Earle has 526 students, according to Melendez. Previously, Earle had 330 students and Goodlow had 358.

Michelle Clark said while her 9-year-old son is enrolled at Earle, she refuses to send him to school until changes at Earle are made. And she was urging parents to boycott the school if Melendez was not removed.

"My biggest problem is when I found out from my son that students were meditating in class," she said.

A CPS spokesman confirmed that meditation is approved for use in some CPS schools, including Earle.

The practice is part of a "Calm Classroom" program that started in 2008 in three schools. Calm Classroom uses techniques that "develop self-awareness, mental focus, alertness and emotional calm." It was created by Jai Luster, a former Mesirow Financial manager, his wife, Joy, and National Louis University faculty. 

Earle is one of 17 schools that added the Calm Classroom to its curriculum this year and uses the motto: "Learn to be calm, be calm to learn."

Aside from the meditation issue, Clark said Melendez was "a dictator and basically has told parents it's her way or no way.

"I have never met a principal who treats parents the way Mrs. Melendez does," Clark said. "She has got to go."

Another parent who signed the petition, Betty Deer, described Melendez as "not someone you can approach."

She added that she was not allowed to walk her daughter to class on the first day of school to meet the teacher and was stopped by security.

Additionally, Clark said Melendez talks too highly about herself to parents.

"She brags about how much education she has," Clark said. "She acts like the rest of us don't have education, and she treats parents like they are beneath her." 

Melendez, a 33-year-old wife and mother, said she had been a principal for two years and earned a bachelor's in finance from the University of Illinois at Chicago. She has two master's degrees — in arts and teaching, and arts and education — from National Louis University.

During visits to Earle on Friday, Monday and Tuesday by DNAinfo.com Chicago, parents were being allowed inside the building during school hours to go to the main office.

Alonzo Williams, whose 9-year-old son attended Earle before it moved into the Goodlow building, said he was not satisfied with some of the teachers at the school.

"Earle teachers replaced most of the good teachers Goodlow had, and I don't like that at all," he said.

There are 34 teachers at Earle, and nine were retained from Goodlow, according to Melendez. Some Goodlow teachers were switched around, she said, because "They did not have the credentials to be in certain positions, so changes were made as a result."

As for the petition to get rid of her, Melendez said "some parents have told me about it, but I have not seen it. My focus is not on adults but the kids."

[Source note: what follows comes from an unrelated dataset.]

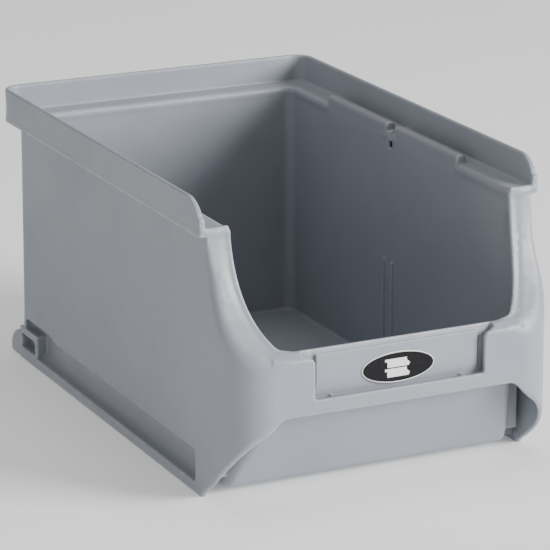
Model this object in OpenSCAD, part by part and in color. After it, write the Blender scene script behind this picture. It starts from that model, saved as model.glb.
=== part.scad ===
// Open-fronted stacking bin: one injection moulding with double side walls, a
// stacking rim, a scoop front with a label pocket, and an oval badge stuck on the
// label panel.
// +Z is up, the scoop faces -Y, and the origin is at the centre of the base.

/* [Overall size] */
// Width over the stacking rim
bin_w = 150; // [120:1:220]
// Depth from the front band to the back of the rim
bin_d = 235; // [200:1:320]
// Height from the ground to the top of the rim
bin_h = 122; // [110:1:180]
// Wall thickness of the moulding
wall = 2; // [1.6:0.1:2.4]

/* [Stacking rim] */
// Height of the upright rim band
rim_h = 14.4; // [12:0.2:20]
// Drop from the top of the rim to the ledge inside it
ledge_drop = 11.7; // [9:0.1:12]
// Radius of the rim's two back corners
rim_corner_r = 8.5; // [6:0.5:12]
// Radius of the rounded front ends of the rim
rim_end_r = 12; // [8:0.5:12]
// How far the rim's ends stand behind the front of the bin
rim_setback = 25; // [20:1:40]

/* [Compartment] */
// Inside width of the compartment
cell_w = 124.4; // [100:0.2:190]
// Height of the compartment's floor
floor_z = 4; // [3:0.5:8]
// Radius between the floor and the walls inside
floor_r = 2; // [1:0.5:6]
// Radius with which the side walls close in towards the front
nose_r = 39; // [30:1:45]

/* [Scoop and label pocket] */
// Radius of the scoop in side view
scoop_r = 71; // [60:1:80]
// Height of the front band's lower edge
band_z = 37.9; // [30:0.1:42]
// Width of the label window
label_w = 74.8; // [60:0.2:78]
// Height of the label window's lower edge
label_z = 44.1; // [43:0.1:48]

/* [Base] */
// Height of the foot lip along each side
lip_h = 4.4; // [3:0.1:6]
// Height of the top of the recess above the lip
recess_top = 17.5; // [14:0.5:24]

/* [Badge] */
// Width of the oval badge
badge_w = 32; // [20:0.5:40]
// Height of the oval badge
badge_h = 12.6; // [8:0.2:14]

/* [Hidden] */
$fn = 96;
eps = 0.01;
far = 400;

// outer skin
front_y = -bin_d / 2;
skin_x = bin_w / 2 - 2.4;
skin_top_x = bin_w / 2 - 3.2;
skin_back_y = bin_d / 2 - 10.3;
skin_front_r = 18;
skin_back_r = 8;

// compartment
cell_x = cell_w / 2;
cell_back_y = skin_back_y - wall;
cell_back_r = 5;
label_gap = 1;
panel_y = front_y + wall + label_gap;
cell_front_y = panel_y + wall;
floor_under_z = floor_z - wall;
toe_y = front_y + 26.9;
toe_slope = 29;
cell_foot_r = 3;
// flat facets that narrow the compartment's lower front, fading out upwards
facet_turn = 29.3;
facet_y = front_y + 26.5;
facet_z0 = 38;
facet_z1 = 60;
facet_fade = 4;
band_top_z = 63.6;

// rim and ledge
ledge_z = bin_h - ledge_drop;
rim_bottom_z = bin_h - rim_h;
rim_y = front_y + rim_setback;
rim_in_x = bin_w / 2 - wall;
stop_h = 0.6;
bead_w = 4.4;
bead_h = 3.6;
bead_y0 = -48.2;
bead_y1 = 69;

// divider slot half way along the sides
slot_y = 10;
slot_rib_pitch = 7.6;
slot_rib_t = 1.3;
slot_rib_top = 53.3;
slot_notch = 7.4;
slot_window = [3.4, 3];
slot_window_z = 103.6;

// scoop
scoop_y = rim_y - scoop_r;
scoop_z = ledge_z + 5;

// label pocket
pocket_x = 42;
pocket_nub_x = 28.8;
label_corner_r = 1.2;
label_flare_r = 2.6;
frame_top_z = 61.2;
shoulder_z = 61.6;
lip_t = 0.9;
groove_d = 1.3;
groove_w = 1.5;
groove_h = 0.5;
mouth_x = 62;
mouth_r = 20;

// cheeks, the skin's front corners below the band
cheek_x0 = 51.5;
cheek_x1 = 62;
cheek_slope = 0.9;
cheek_tip_y = front_y + 29.5;
bow_y = front_y + 75.6;
bow_z = 71.2;
bow_r = 84.2;

// stiffening webs in the hollow side walls
web_t = 1.6;
web_w = 6;
web_y = front_y + 26;
web_z0 = 8;
web_gap = 2.4;

// divider seat
lug_r = 1.8;
lug_h = 4.5;
seat_r = 2;
seat_z = floor_z + 7;

// base
lip_x = skin_x;
recess_x = lip_x - 5.2;
recess_y0 = front_y + 36;
recess_y1 = 86.4;
recess_back_top = recess_top + 2.2;
recess_rise_y = 67;
recess_back_y = skin_back_y - 7;
bracket_y1 = 106.4;
bracket_z = 14.6;
hook_z = 12;
hook_r = 10.5;
bracket_window = [15.5, 6.4];
bracket_window_y = 89;
bracket_window_z = 5.2;

// badge
film_t = 0.35;
face_t = 0.25;
emblem_t = 0.15;
emblem_pitch = 4;
badge_edge = 0.5;
badge_z = 51.7;

// ---- shared outlines -------------------------------------------------------

// Rectangle from [x0, y0] to [x1, y1] with its own radius at the front and the back
module rounded_box_2d(x, y0, y1, r0, r1) {
    for (s = [-1, 1]) {
        translate([s * (x - r0), y0 + r0]) circle(r0);
        translate([s * (x - r1), y1 - r1]) circle(r1);
    }
    translate([-x, y0 + r0]) square([2 * x, y1 - y0 - r0 - r1]);
    translate([-x + r0, y0]) square([2 * (x - r0), r0 + eps]);
    translate([-x + r1, y1 - r1 - eps]) square([2 * (x - r1), r1 + eps]);
}

// Plan of the outer skin, moved inwards by d
module skin_2d(d = 0) {
    rounded_box_2d(skin_x - d, front_y + d, skin_back_y - d, skin_front_r - d, skin_back_r - d);
}

// Plan of the compartment, moved outwards by d: its sides close in on a wide radius
module cell_2d(d = 0) {
    nose_x = cell_x - nose_r;
    nose_y = cell_front_y + nose_r * sin(45);
    r = cell_back_r + d;
    translate([-cell_x - d, nose_y]) square([2 * (cell_x + d), cell_back_y - cell_back_r - nose_y]);
    for (s = [-1, 1]) translate([s * (cell_x - cell_back_r), cell_back_y - cell_back_r]) circle(r);
    translate([-cell_x + cell_back_r, cell_back_y - 2 * r]) square([2 * (cell_x - cell_back_r), 2 * r + d]);
    intersection() {
        union() {
            for (s = [-1, 1]) translate([s * nose_x, nose_y]) circle(nose_r + d);
            translate([-nose_x, cell_front_y - d]) square([2 * nose_x, nose_r]);
        }
        translate([-far / 2, cell_front_y - d]) square([far, nose_y - cell_front_y + d + eps]);
    }
}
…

Some parents and students support Melendez.

Mekhia Harris, 11, said her sixth-grade class meditates daily for about 15 minutes and it "relaxes me.

"I've never done it before, but now that I do, I don't want to stop," Harris said. "I like this school better than my old school because there are not a lot of bad kids fighting and acting stupid."

Harris' mom, 33-year-old Natasha Cain, said she transferred her child to Earle after an incident at her previous school in which "a boy cut my daughter's ponytail when she was passing out papers in class.

"I should have pursued [criminal] charges against him, but I decided to transfer her to Earle, especially since my nephew already goes here," said Cain, a lifelong Englewood resident.

So far, Melendez seems "pretty cool," Cain said.

"She was very supportive when I told her what happened to my daughter," Cain said. "I have no problem with how she is running the school."

Melendez said it was true that students were taking recess at nearby Lindblom Park, but she said students were not leaving school grounds because the park was adjacent to the school.

"That's why there were no permission slips sent home," Melendez said. "Our after-school programs are held at Lindblom Park, and I haven't gotten any complaints from parents about that."

Melendez said parents could refuse to let their kids go to recess, but the children would have to stay in the school when their classmates went outside to play.

Earle does not have a playground, which is why students are taken to the park, Melendez said. She said she expected the school to have a playground in the next year.